If there's one in the Baltimore area, I must've missed it, cuz I can't find anything like that around here. I googled it a while back when I first got the idea in my head.


----------



## tobepxt (Feb 24, 2015)

my vote goes to the first one. get a new seat and build some panniers. if you need bike parts look into bike co-ops where they can help you figure out what would work best for you too..


----------



## Michael Grant (Feb 24, 2015)

they both appear to be troll bikes

but if i had to choose i would take option # 1 simply because it is a rigid mountain bike, throw some slicks and panniers on and your laughing


----------



## Psylock1045 (Feb 24, 2015)

....troll bike?

( i googled this term to try to find out what it was...returned some rather amusing images. I highly recommend doing it XD )


----------



## Psylock1045 (Feb 24, 2015)

ok, I googled the area using the term " bike co-op" and managed to find something this time. I guess proper search terms do help XD. emailing them now about getting in there and getting stuff done. heck, if they have a better option available in their build-a-bike program, I'll donate these 2 bikes and take that one instead. Though I am really fond of #1, it just needs a bit of elbow grease and it'll be an excellent touring bike.


----------



## nobody nomad (Feb 24, 2015)

I would definitely go for #1 over #2. As others have said, throw some panniers on it and you should be good to go. Don't forget to pack a spare innertube/patch kit + a small toolkit might be useful as well!
You'll probably want to change out the tires if you're planning on doing much on-road riding. Knobby mountain bike tires on asphalt are not efficient at all. How rough of trails are you anticipating? If you can find a pair of touring tires (significantly thinner than mountain tires, but not as thin as road tires so you can still go off road), they might make for a smoother ride. 

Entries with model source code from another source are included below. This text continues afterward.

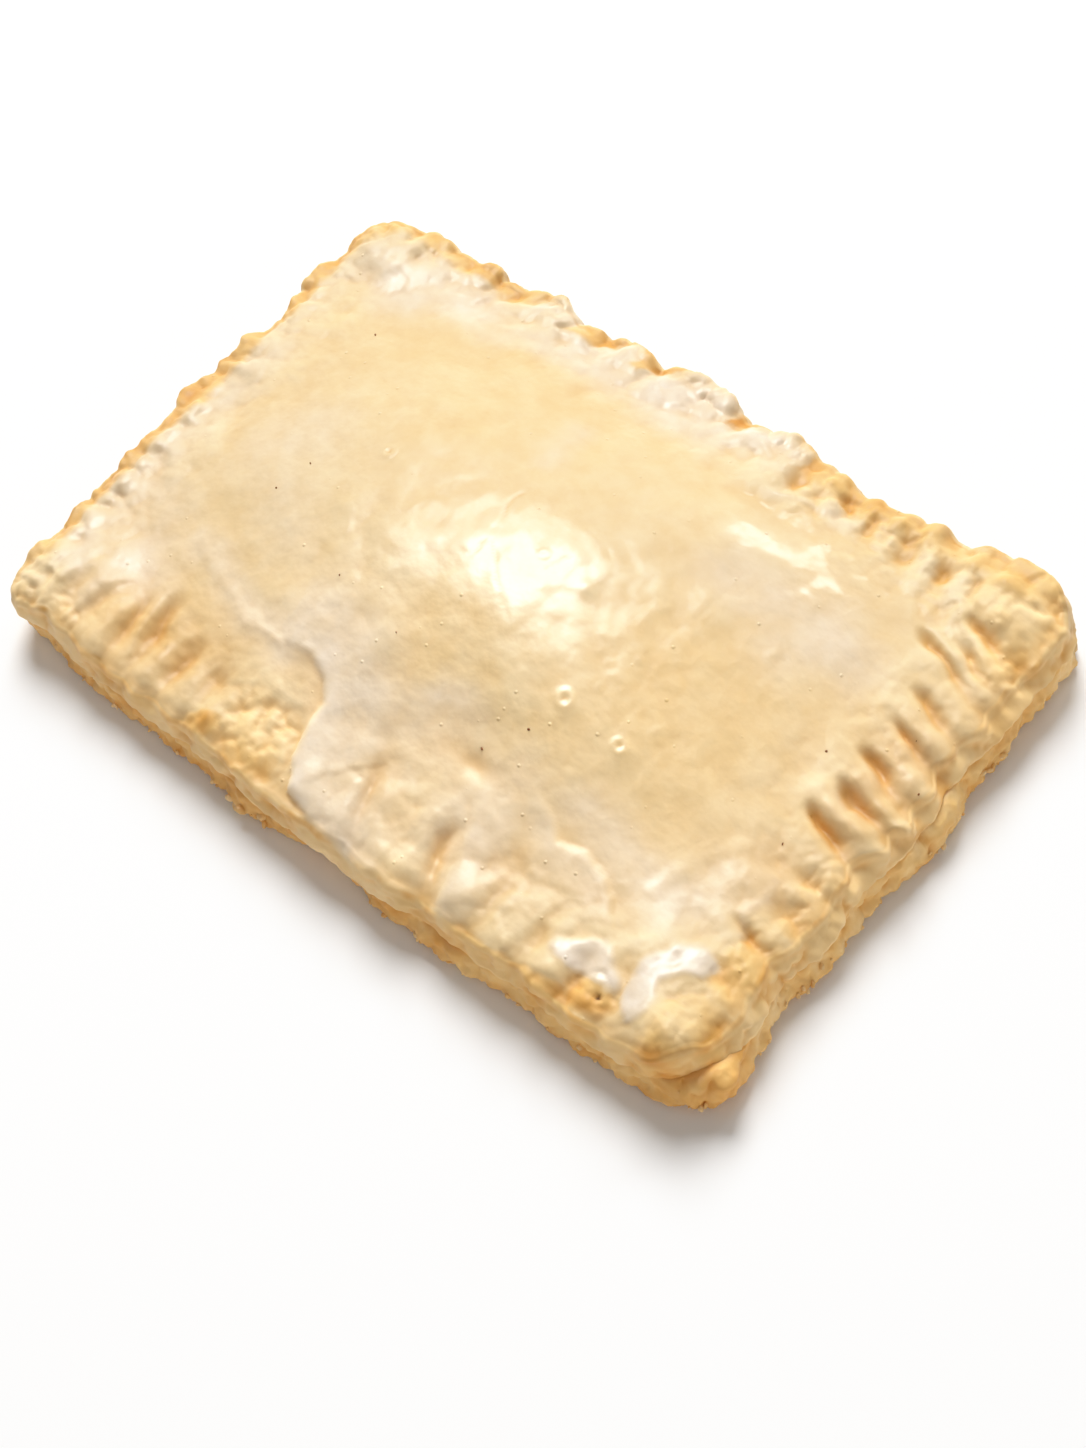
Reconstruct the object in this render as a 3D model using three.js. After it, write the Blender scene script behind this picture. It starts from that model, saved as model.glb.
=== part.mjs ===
// A glazed toaster pastry: two sheets of dough round a pillow of filling, pressed together with a
// fork along all four sides. Millimetres, +Z up, +X along the long side, flat underside on z = 0.
// The near long side faces -Y and the near short side faces +X.
import * as THREE from "three";

// Driving dimensions. The plan of each sheet is a rectangle with round corners, and places are
// measured from the middle of the upper sheet.
const topSheet = { left: -63.9, right: 63.4, near: -42.6, far: 42.9, corner: 5.0 };
const bottomSheet = { left: -63.0, right: 65.5, near: -43.9, far: 42.8, corner: 6.0 };
const middle = { x: 1.4, y: 0.2 }; // of the whole pastry's footprint, which stands on the origin
const seamHeight = 4.5; // top of the lower sheet at the edge
const seamGap = 0.3;
const rimHeight = 9.6; // top of the pressed edge
const pillowHeight = 10.6; // of the filled middle over the rim
const pillow = { x: -2.0, y: 3.2, halfLength: 62.0, halfWidth: 40.0, squareness: 2.7 };
const rimFall = { near: 1.5, right: 0.5, far: 0.6, left: 1.0 }; // of the rim towards its edge
const rimFallReach = 11.0; // how far in from the edge the rim starts to fall
const edgePoints = 352; // points of a ring round the upper sheet, divisible by 8
const unevenEdge = 0.4; // how far the cut edge wanders in and out
const unevenFace = 0.35; // how far the upper face wanders up and down

// Swellings of the edge, seen from above: [x, y, radius, how far it stands out].
const topLobes = [
  [-29, 42, 4.2, 1.9], // far long side
  [-15, 42, 6.0, 1.2],
  [-1, 42, 5.0, 2.5],
  [15, 42, 4.0, 1.3],
  [29, 42, 7.0, -0.6],
  [53, 43, 8.0, 2.0],
  [-60, 41, 6.0, -1.9],
  [-63, 31, 4.0, 0.9], // far short side
  [-63, 17, 4.5, -0.9],
  [-63, 7.5, 2.0, 0.9],
  [-63, 0, 3.2, 1.6],
  [-52, -42, 7.0, -1.2], // near long side
  [-2, -42, 9.0, 1.3],
  [14, -42, 5.0, 1.0],
  [38, -42, 7.0, -0.4],
  [63, 5, 5.0, 1.2], // near short side
  [63, 14, 3.5, -0.9],
  [63, -6, 4.0, -0.8],
  [63, -22, 6.0, -1.4],
];
const bottomLobes = [
  [-61, -42, 7.0, -1.8],
  [24, -43, 6.0, 0.8],
  [-12, -43, 3.0, 0.9],
  [65, 9, 6.0, 1.6],
  [65, 35, 9.0, -1.2],
  [66, -37, 4.2, 2.6], // the foot at the near corner
  [65, -28, 4.0, -0.7],
];

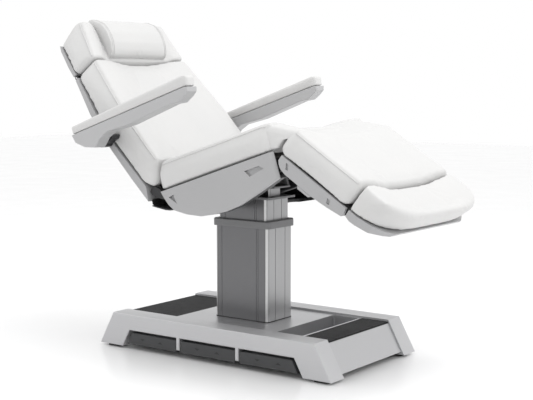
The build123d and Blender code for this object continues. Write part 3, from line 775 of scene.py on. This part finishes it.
# ---- camera and light ---------------------------------------------------------------------
AZIMUTH, ELEVATION, DISTANCE = 36.09, 5.84, 4.43504
az, el = math.radians(AZIMUTH), math.radians(ELEVATION)
back_dir = Vector((math.sin(az) * math.cos(el), -math.cos(az) * math.cos(el), math.sin(el)))
right_dir = Vector((math.cos(az), math.sin(az), 0))
up_dir = back_dir.cross(right_dir)
target = Vector((0, 0, 0.4)) + right_dir * 0.04432 + up_dir * 0.17784
camera_data = bpy.data.cameras.new("camera")
camera_data.lens = 78.2
camera_data.sensor_width = 36
camera = bpy.data.objects.new("camera", camera_data)
bpy.context.scene.collection.objects.link(camera)
rotation = Matrix((right_dir, up_dir, back_dir)).transposed().to_4x4()
camera.matrix_world = Matrix.Translation(target + back_dir * DISTANCE) @ rotation
bpy.context.scene.camera = camera

floor_sh = Shader("studio_floor", Specular_IOR_Level=0.35)
floor_sh.color(floor_sh.ramp(floor_sh.noise(0.6, 2.0), (0.93, 0.93, 0.935), (0.95, 0.95, 0.95), 0.3, 0.7))
floor_sh.rough(floor_sh.span(floor_sh.noise(3.0, 2.0), 0.20, 0.26))
FLOOR_HALF = 14.0
floor_corners = [(x * FLOOR_HALF, y * FLOOR_HALF, 0) for x, y in ((-1, -1), (1, -1), (1, 1), (-1, 1))]
floor = add_mesh(
    "studio_floor",
    floor_corners,
    [[0, 1, 2, 3]],
    floor_sh.mat,
)

world = bpy.data.worlds.new("studio")
bpy.context.scene.world = world
world.use_nodes = True
world.node_tree.nodes["Background"].inputs["Color"].default_value = (1.0, 1.0, 1.0, 1)
world.node_tree.nodes["Background"].inputs["Strength"].default_value = 1.0


def softbox(name, location, aim, size, power):
    """Rectangular area light aimed at a point."""
    light = bpy.data.lights.new(name, "AREA")
    light.shape = "RECTANGLE"
    light.size, light.size_y = size
    light.energy = power
    obj = bpy.data.objects.new(name, light)
    bpy.context.scene.collection.objects.link(obj)
    obj.location = location
    direction = Vector(aim) - Vector(location)
    obj.rotation_euler = direction.to_track_quat("-Z", "Y").to_euler()


softbox("top_light", (1.2, 0.3, 3.6), (0, 0, 0.6), (2.6, 2.6), 52)
softbox("foot_light", (3.6, 0.9, 1.6), (0, 0, 0.5), (1.6, 1.8), 14)
softbox("head_light", (-2.6, -2.2, 2.8), (-0.5, -0.3, 1.1), (1.0, 1.0), 14)
bpy.context.scene.view_settings.view_transform = "Standard"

Also I would be a bit concerned that you got so sore after only 10 miles --was it because you're not it, or because the bike doesn't fit you? If you ride a wrong-sized bike it can cause a lot of joint/muscle pain.


----------



## Psylock1045 (Feb 24, 2015)

I'm not fit at all. I have been inactive for the last few years...my last 2 jobs were driving a cab....not much physical activity involved in that. I've never really had an issue with bike fit, a quick adjustment of the seat height and I'm good to go. I WOULD like some larger handlebars, so I can sit more upright, though.


----------



## Justin Case (Mar 30, 2015)

Been researching the same thing for a few months now. lots of good tips and resources if you do a web search on bikepacking and forget that second bike you are going to be limited with rack choices and more. getting out of Md on bike can be tricky until you get west of city at least. check out the stealth camping techniques and hammocks are perfect, build yourself a little alcohol stove for hot water. Best wishes on your travels. have you thought about a trailer ? Iam building the crimsonhalo prometheus design now but you might prefer a single wheel bob type.


----------



## Psylock1045 (Mar 30, 2015)

Justin Case said:


> Been researching the same thing for a few months now. lots of good tips and resources if you do a web search on bikepacking and forget that second bike you are going to be limited with rack choices and more. getting out of Md on bike can be tricky until you get west of city at least. check out the stealth camping techniques and hammocks are perfect, build yourself a little alcohol stove for hot water. Best wishes on your travels. have you thought about a trailer ? Iam building the crimsonhalo prometheus design now but you might prefer a single wheel bob type.


nah, don't need a trailer. got kitty litter bucket panniers, a sturdy backpack, and I'm good to go. I went with bike #1, and am just waiting for access to tools to put it together. If all goes well, I'll be stealth camping/spanging in some part of MD in a couple weeks, and in late April/early May, heading out across the country. sure wish I could bring my kitties with me. Gonna miss the shit out of those furballs. my buddy Loki is my avatar.


----------



## Justin Case (Apr 1, 2015)

Psylock1045 said:


> nah, don't need a trailer. got kitty litter bucket panniers, a sturdy backpack, and I'm good to go. I went with bike #1, and am just waiting for access to tools to put it together. If all goes well, I'll be stealth camping/spanging in some part of MD in a couple weeks, and in late April/early May, heading out across the country. sure wish I could bring my kitties with me. Gonna miss the shit out of those furballs. my buddy Loki is my avatar.



my thought would be An


Psylock1045 said:


> nah, don't need a trailer. got kitty litter bucket panniers, a sturdy backpack, and I'm good to go. I went with bike #1, and am just waiting for access to tools to put it together. If all goes well, I'll be stealth camping/spanging in some part of MD in a couple weeks, and in late April/early May, heading out across the country. sure wish I could bring my kitties with me. Gonna miss the shit out of those furballs. my buddy Loki is my avatar.



What are you doing about electric ? i built i kitty litter battery box with usb and inverter for lights laptop radio etc, i have steering issues at high speed with it in a book bag strapped to my handlebars though so im going to trailer that. as far as backpacks go have nothing but good experiences with my large alice pack i modified into a Malice pack almost twenty years and no problems with it. i would think annapolic would be bes


----------



## Justin Case (Apr 1, 2015)

t for spanging for the trip before you head west you will get all the travelers coming in by boat sympathies and maybe some badass kickdowns on weatherproof gear and such.


----------